The Six Signals That Tell People You’re Worth Trusting
Here’s the hard truth: people decide whether you’re trustworthy long before the RCA is finished. They infer it from your behaviors. The good news is those behaviors are trainable and measurable.
| # | Signal | What it looks like |
|---|---|---|
| 1 | Early acknowledgment, even with incomplete info | “We’re investigating; here’s the impact we see; next update in 30 minutes.” |
| 2 | Consistent cadence of updates | Regular, predictable messages until resolution. |
| 3 | Honest uncertainty | Admit what you don’t know and give realistic ranges. |
| 4 | Clear ownership | Identify who is leading the response and who to contact. |
| 5 | Actionable guidance | Provide workarounds or mitigation steps for affected users. |
| 6 | Follow‑through on commitments | Deliver on post‑incident fixes and share the results. |
Train your team on these signals, measure them, and you’ll turn trust from a vague brand promise into a concrete, repeatable operational advantage.
Trust‑Based Incident Management
-
Separate facts from hypotheses.
- Facts are timestamped.
- Hypotheses are labeled.
- Guesses aren’t presented as certainty.
-
Give stakeholders actions, not comfort.
- Workarounds, rollback advice, mitigation steps, and what not to do.
-
Maintain a single source of truth.
- One live incident page beats scattered updates across ten channels.
-
Publish a real post‑incident narrative.
- Timeline, contributing factors, what changed, and what will be verified.
-
Close the loop with preventative proof.
- Not “we improved monitoring,” but “we added X guardrail, Y alert, and Z test; here’s what would happen next time.”

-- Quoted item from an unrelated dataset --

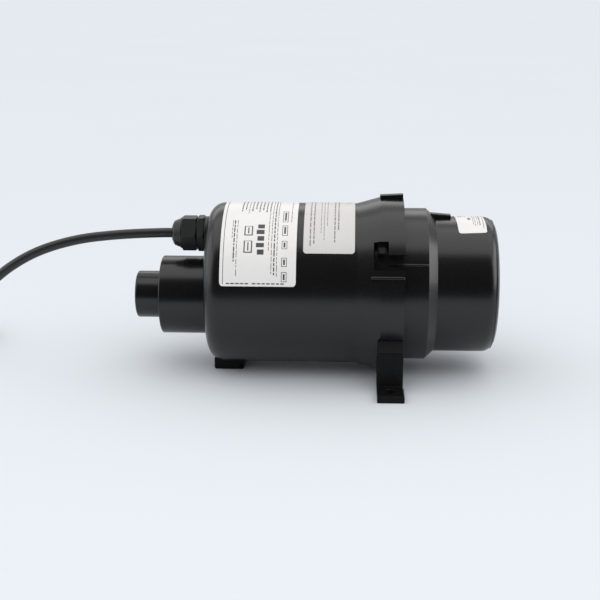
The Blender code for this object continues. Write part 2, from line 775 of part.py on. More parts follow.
def motor_shaft(finish):
    """The stepped shaft from the rear bearing to the fan nut."""
    thread, seat = 0.0050, 0.0040
    profile = [
        (0.0440, 0.0),
        (0.0440, thread - 0.0008),
        (0.0432, thread),
        (-GAP, thread),
        (-GAP, SHAFT_RADIUS),
        (-0.0838, SHAFT_RADIUS),
        (-0.0838, seat),
        (-0.0918, seat),
        (-0.0918, 0.0),
    ]
    return turned("motor_shaft", finish, profile, sides=INNER_SIDES)


def grooved_core(name, finish, x_range, radius, count, depth, width):
    """A core on the shaft with lengthwise grooves in its outside."""
    core = ring(name, finish, x_range, SHAFT_RADIUS + GAP, radius, sides=INNER_SIDES)
    margin = 0.001
    span = (x_range[0] - margin, x_range[1] + margin)
    for i in range(count):
        groove = f"{name}_groove_{i}"
        radii = (radius - depth, radius + margin)
        cut(core, radial_block(groove, finish, span, radii, 360 * i / count + 7.5, width))
    return core


def rotor(shaft_steel, core_steel, copper, plastic):
    """The turning parts: shaft, armature, commutator, impellers, spacers and nut."""
    motor_shaft(shaft_steel)
    grooved_core("armature_core", core_steel, CORE_X, ARMATURE_RADIUS, 12, 0.004, 0.0022)
    winding = 0.0205
    inner = SHAFT_RADIUS + GAP
    ring("armature_winding_rear", copper, (-0.0580, CORE_X[0] - GAP), inner, winding, sides=INNER_SIDES)
    ring("armature_winding_fan_side", copper, (CORE_X[1] + GAP, -0.0130), inner, winding, sides=INNER_SIDES)
    grooved_core("commutator", copper, COMMUTATOR_X, COMMUTATOR_RADIUS, 12, 0.0012, 0.0006)
    impeller("second_stage_impeller", plastic, 0.0048, 0.0210)
    impeller("first_stage_impeller", plastic, 0.0310, 0.0480)
    bore = SHAFT_RADIUS - 0.0010 + GAP
    ring("rear_fan_spacer", shaft_steel, (GAP, 0.0045), bore, 0.0085, sides=SMALL_SIDES)
    ring("middle_fan_spacer", shaft_steel, (0.0063, 0.0307), bore, 0.0085, sides=SMALL_SIDES)
    nut = hexagon("fan_nut", shaft_steel, (0.0325, 0.0385), 0.0150, AXIS_HEIGHT)
    cut(nut, rod("fan_nut_bore", shaft_steel, (0.0310, 0.0400), bore, sides=INNER_SIDES))


def stator(core_steel, copper):
    """The laminated stator with two poles, and a field coil round each pole's neck."""
    outer, inner = STATOR_RADIUS, STATOR_RADIUS - 0.005
    core = ring("stator_core", core_steel, CORE_X, inner, outer, sides=INNER_SIDES)
    for i, side in enumerate((-1, 1)):
        neck = sorted((AXIS_HEIGHT + side * 0.0290, AXIS_HEIGHT + side * 0.0450))
        low = (CORE_X[0], -0.0100, neck[0])
        join(core, box(f"pole_neck_{i}", core_steel, low, (CORE_X[1], 0.0100, neck[1])))
        shoe = sorted((AXIS_HEIGHT + side * 0.0170, AXIS_HEIGHT + side * 0.0305))
        low = (CORE_X[0], -0.0175, shoe[0])
        join(core, box(f"pole_shoe_{i}", core_steel, low, (CORE_X[1], 0.0175, shoe[1])))
    bore_x = (CORE_X[0] - 0.001, CORE_X[1] + 0.001)
    bore = rod("stator_bore", core_steel, bore_x, ARMATURE_RADIUS + 0.0006, sides=INNER_SIDES)
    cut(core, bore)
    for name, side in (("lower", -1), ("upper", 1)):
        levels = sorted((AXIS_HEIGHT + side * 0.0310, AXIS_HEIGHT + side * 0.0375))
        low = (CORE_X[0] - 0.0060, -0.0175, levels[0])
        high = (CORE_X[1] + 0.0050, 0.0175, levels[1])
        coil = soften(box(f"field_coil_{name}", copper, low, high), 0.0008, 1)
        low = (CORE_X[0] - GAP, -0.0103, levels[0] - 0.001)
        high = (CORE_X[1] + GAP, 0.0103, levels[1] + 0.001)
        cut(coil, box(f"field_coil_{name}_window", copper, low, high))


def brush_set(name, side, brass, carbon, spring_steel):
    """A brush tube through the bracket's skirt, with its carbon brush and coil spring."""
    tube_z = (0.0170, 0.0500)
    half, bore_x, bore_y = 0.0063, 0.0043, 0.0033
    levels = sorted(AXIS_HEIGHT + side * z for z in tube_z)
    low = (BRUSH_X - half, -half, levels[0])
    holder = box(f"brush_holder_{name}", brass, low, (BRUSH_X + half, half, levels[1]))
    levels = sorted(AXIS_HEIGHT + side * z for z in (tube_z[0] - 0.001, tube_z[1] - 0.0012))
    low = (BRUSH_X - bore_x, -bore_y, levels[0])
    high = (BRUSH_X + bore_x, bore_y, levels[1])
    cut(holder, box(f"brush_holder_{name}_bore", brass, low, high))
    levels = sorted(AXIS_HEIGHT + side * z for z in (COMMUTATOR_RADIUS + GAP, 0.0320))
    low = (BRUSH_X - bore_x + GAP, -bore_y + GAP, levels[0])
    high = (BRUSH_X + bore_x - GAP, bore_y - GAP, levels[1])
    box(f"carbon_brush_{name}", carbon, low, high)
    turns, points_a_turn, radius = 4, 9, 0.0022
    start, end = 0.0320 + 0.0009, tube_z[1] - 0.0012 - 0.0009
    wire = []
    for i in range(turns * points_a_turn + 1):
        angle = 2 * math.pi * i / points_a_turn
        level = AXIS_HEIGHT + side * (start + (end - start) * i / (turns * points_a_turn))
        wire.append((BRUSH_X + radius * math.cos(angle), radius * math.sin(angle), level))
    tube(f"brush_spring_{name}", spring_steel, wire, 0.0004)


def motor_mounts(rubber, foam):
    """The rubber rings that hold the fan shell, and the intake foam inside the cap."""
    outer = HOUSING_RADIUS - HOUSING_WALL - GAP
    shell = SHELL_RADIUS + GAP
    ledge = LEDGE_X + LEDGE_THICKNESS + GAP
    rear = [(0.0040, outer), (ledge, outer), (ledge, 0.0640), (-0.0043, 0.0640)]
    turned("rear_motor_ring", rubber, [*rear, (-0.0043, shell), (0.0040, shell)], sides=INNER_SIDES)
    front = [(SKIRT_END_X - GAP, 0.0660), (SKIRT_END_X - GAP, 0.0745), (SHELL_LENGTH, outer - 0.001)]
    front += [(FLARE_START_X, outer), (FLARE_START_X, shell), (SHELL_LENGTH + GAP, shell)]
    turned("front_motor_ring", rubber, [*front, (SHELL_LENGTH + GAP, 0.0660)], sides=INNER_SIDES)
    ring("intake_foam", foam, (0.0600, 0.0900), 0.0600, SKIRT_RADIUS - CAP_WALL - GAP, sides=INNER_SIDES)


def wiring(insulations, plastic, steel):
    """The three leads inside, the thermal cut-out and the earth screw."""
    gland = Vector((-0.1270, 0.0, GLAND_HEIGHT))
    live = [(-0.0990, 0.0, 0.1427), (-0.0955, 0.0060, 0.1385), (-0.0945, 0.0150, 0.1300)]
    live += [(-0.0940, 0.0190, 0.1245)]
    neutral = [(-0.0990, -0.0024, 0.1386), (-0.0960, -0.0160, 0.1290), (-0.0955, -0.0360, 0.1000)]
    neutral += [(-0.0950, -0.0320, 0.0600), (-0.0920, -0.0180, 0.0395), (-0.0760, -0.0040, 0.0375)]
    earth = [(-0.0990, 0.0024, 0.1386), (-0.0965, 0.0060, 0.1280), (-0.0962, 0.0060, 0.1000)]
    earth += [(-0.0955, 0.0030, 0.0750), (-0.0900, 0.0, 0.0670)]
    leads = (
        ("live_lead", (0.0, 0.0, 0.0027), live),
        ("neutral_lead", (0.0, -0.0024, -0.0014), neutral),
        ("earth_lead", (0.0, 0.0024, -0.0014), earth),
    )
    for (name, offset, points), insulation in zip(leads, insulations):
        tube(name, insulation, smooth_route([gland + Vector(offset), *points], 0.006), 0.0011)
    low = (-0.0965, 0.0130, 0.1140)
    box("thermal_cutout", plastic, low, (-0.0890, 0.0250, 0.1230))
    profile = [(-0.0800, 0.0), (-0.0800, 0.0017), (-0.0853, 0.0017), (-0.0853, 0.0034)]
    profile += [(-0.0876, 0.0034), (-0.0876, 0.0)]
    turned("earth_screw", steel, profile, height=0.0670, sides=SMALL_SIDES)


def centre_on_origin():
    """Hangs every piece on one empty that brings the middle of the blower's length over the origin."""
    base = bpy.data.objects.new("blower_base", None)
    base.location.x = -(OUTLET_TIP_X + CAP_END_X) / 2
    for obj in [*PARTS.objects, *TOOLS.objects]:
        obj.parent = base
    PARTS.objects.link(base)


def main():
    shell_black = finish_of("black_moulded_plastic", (0.022, 0.022, 0.023), 0.32)
    foot_black = finish_of("black_foot_plastic", (0.012, 0.012, 0.013), 0.50)
    nylon = finish_of("dark_nylon", (0.020, 0.023, 0.022), 0.45)
    paper = finish_of("label_film", (0.72, 0.72, 0.72), 0.40)
    grey_paper = finish_of("grey_label_film", (0.50, 0.50, 0.51), 0.40)
    pvc = finish_of("cord_pvc", (0.018, 0.018, 0.019), 0.42)
    rubber = finish_of("black_rubber", (0.030, 0.030, 0.030), 0.75)
    foam = finish_of("grey_filter_foam", (0.100, 0.100, 0.105), 0.95)
    strap = finish_of("tie_strap", (0.025, 0.025, 0.025), 0.85)
    steel = finish_of("bright_steel", (0.55, 0.55, 0.56), 0.30, 1.0)
    zinc = finish_of("zinc_plated_steel", (0.60, 0.60, 0.58), 0.38, 1.0)
    lamination = finish_of("lamination_steel", (0.20, 0.20, 0.21), 0.50, 1.0)
    copper = finish_of("enamelled_copper", (0.48, 0.18, 0.06), 0.35, 1.0)
    brass = finish_of("brass", (0.62, 0.44, 0.16), 0.35, 1.0)
    aluminium = finish_of("cast_aluminium", (0.60, 0.61, 0.62), 0.45, 1.0)
    carbon = finish_of("carbon", (0.020, 0.020, 0.022), 0.60)
    brown = finish_of("brown_insulation", (0.13, 0.04, 0.015), 0.45)
    blue = finish_of("blue_insulation", (0.02, 0.08, 0.35), 0.45)
    green = finish_of("green_insulation", (0.05, 0.28, 0.05), 0.45)

    main_housing(shell_black)
    outlet_spigot(shell_black)
    end_cap(shell_black)
    label("rating_label", paper, HOUSING_RADIUS, (-0.0943, -0.0199), (12, 108), 0.003)
    label("caution_label", grey_paper, HOUSING_RADIUS, (-0.0133, 0.0369), (36, 108), 0.003)
    label("cap_label", paper, CAP_RADIUS, (0.1380, 0.1664), (62, 118), 0.003)
    mounting_leg("mounting_leg_front", foot_black, -1)
    mounting_leg("mounting_leg_back", foot_black, 1)
    outlet_end_foot(foot_black)
    cord_gland(nylon, rubber)
    power_cord(pvc, strap, brass)
    motor_mounts(rubber, foam)
    fan_shell(zinc)
    fan_bracket(aluminium)
    stage_divider(aluminium)
    rotor(steel, lamination, copper, aluminium)
    bearings(steel)
    stator(lamination, copper)
    brush_bracket(aluminium)
    through_bolts(zinc)
    brush_set("upper", 1, brass, carbon, steel)
    brush_set("lower", -1, brass, carbon, steel)
    wiring((brown, blue, green), foot_black, zinc)
    centre_on_origin()


clear_scene()
PARTS = new_collection("air_blower")
TOOLS = new_collection("blower_cutters")
TOOLS.hide_render = True
main()
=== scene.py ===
"""Looks of a canister air blower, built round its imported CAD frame. Metres, +Z up, axis along X.

The file is laid out as an add-on: sizes and colours are in property groups, each operator makes
one piece or a group of like pieces, and main() calls them in order.
"""

import math
import random

import bpy
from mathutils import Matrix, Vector


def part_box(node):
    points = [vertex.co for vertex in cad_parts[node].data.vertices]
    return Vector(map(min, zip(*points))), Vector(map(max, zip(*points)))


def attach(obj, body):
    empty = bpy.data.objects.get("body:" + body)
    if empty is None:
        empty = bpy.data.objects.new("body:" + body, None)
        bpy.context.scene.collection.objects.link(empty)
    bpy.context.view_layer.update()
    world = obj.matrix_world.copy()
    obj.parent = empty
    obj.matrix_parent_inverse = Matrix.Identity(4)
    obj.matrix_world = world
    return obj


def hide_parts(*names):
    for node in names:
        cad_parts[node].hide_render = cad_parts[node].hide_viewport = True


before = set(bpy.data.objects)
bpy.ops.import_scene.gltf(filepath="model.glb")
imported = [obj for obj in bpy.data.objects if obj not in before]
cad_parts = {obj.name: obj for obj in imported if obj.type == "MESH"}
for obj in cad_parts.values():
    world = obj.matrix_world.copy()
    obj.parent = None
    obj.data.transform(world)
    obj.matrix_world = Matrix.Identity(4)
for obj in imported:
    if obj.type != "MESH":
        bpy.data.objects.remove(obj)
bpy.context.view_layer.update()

bl_info = {
    "name": "Canister Air Blower",
    "version": (1, 0, 0),
    "blender": (4, 5, 0),
    "location": "View3D > Sidebar > Blower",
    "description": "Models and finishes a canister air blower round its CAD frame",
    "category": "Object",
}

AXIS_HEIGHT = 0.0890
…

Notice what’s missing: grand promises. Trust comes from operational evidence, not confidence.
A Practical Way to Make This Repeatable
If you want this to work consistently, treat trust like a system with inputs and outputs.
Inputs (what you control)
- Detection speed and alert quality – noise destroys credibility.
- Decision hygiene – clear incident commander, defined roles, communications owner.
- Communication cadence – scheduled updates reduce anxiety.
- Post‑mortem quality – action items tied to owners and deadlines.
- Verification – prove fixes via tests, game days, or fault injection.
Outputs (what others experience)
- Time to acknowledgment (TTA)
- Time to mitigation (TTM)
- Clarity of impact – customer can explain the incident in one sentence.
- Repeat rate – do similar incidents recur within 90 days?
- Trust recovery curve – support‑ticket sentiment, churn risk, renewal friction.
Once you measure outputs, you can improve inputs without pretending the world is stable.
Conclusion
Systems will fail—more often than teams want to admit—because complexity is the price of modern software. The teams that win long‑term are not the ones with perfect uptime; they’re the ones whose incident behavior is predictable, transparent, and relentlessly learning‑driven. If you treat trust as an engineering output, you stop chasing reputation with words and start earning it with operational proof.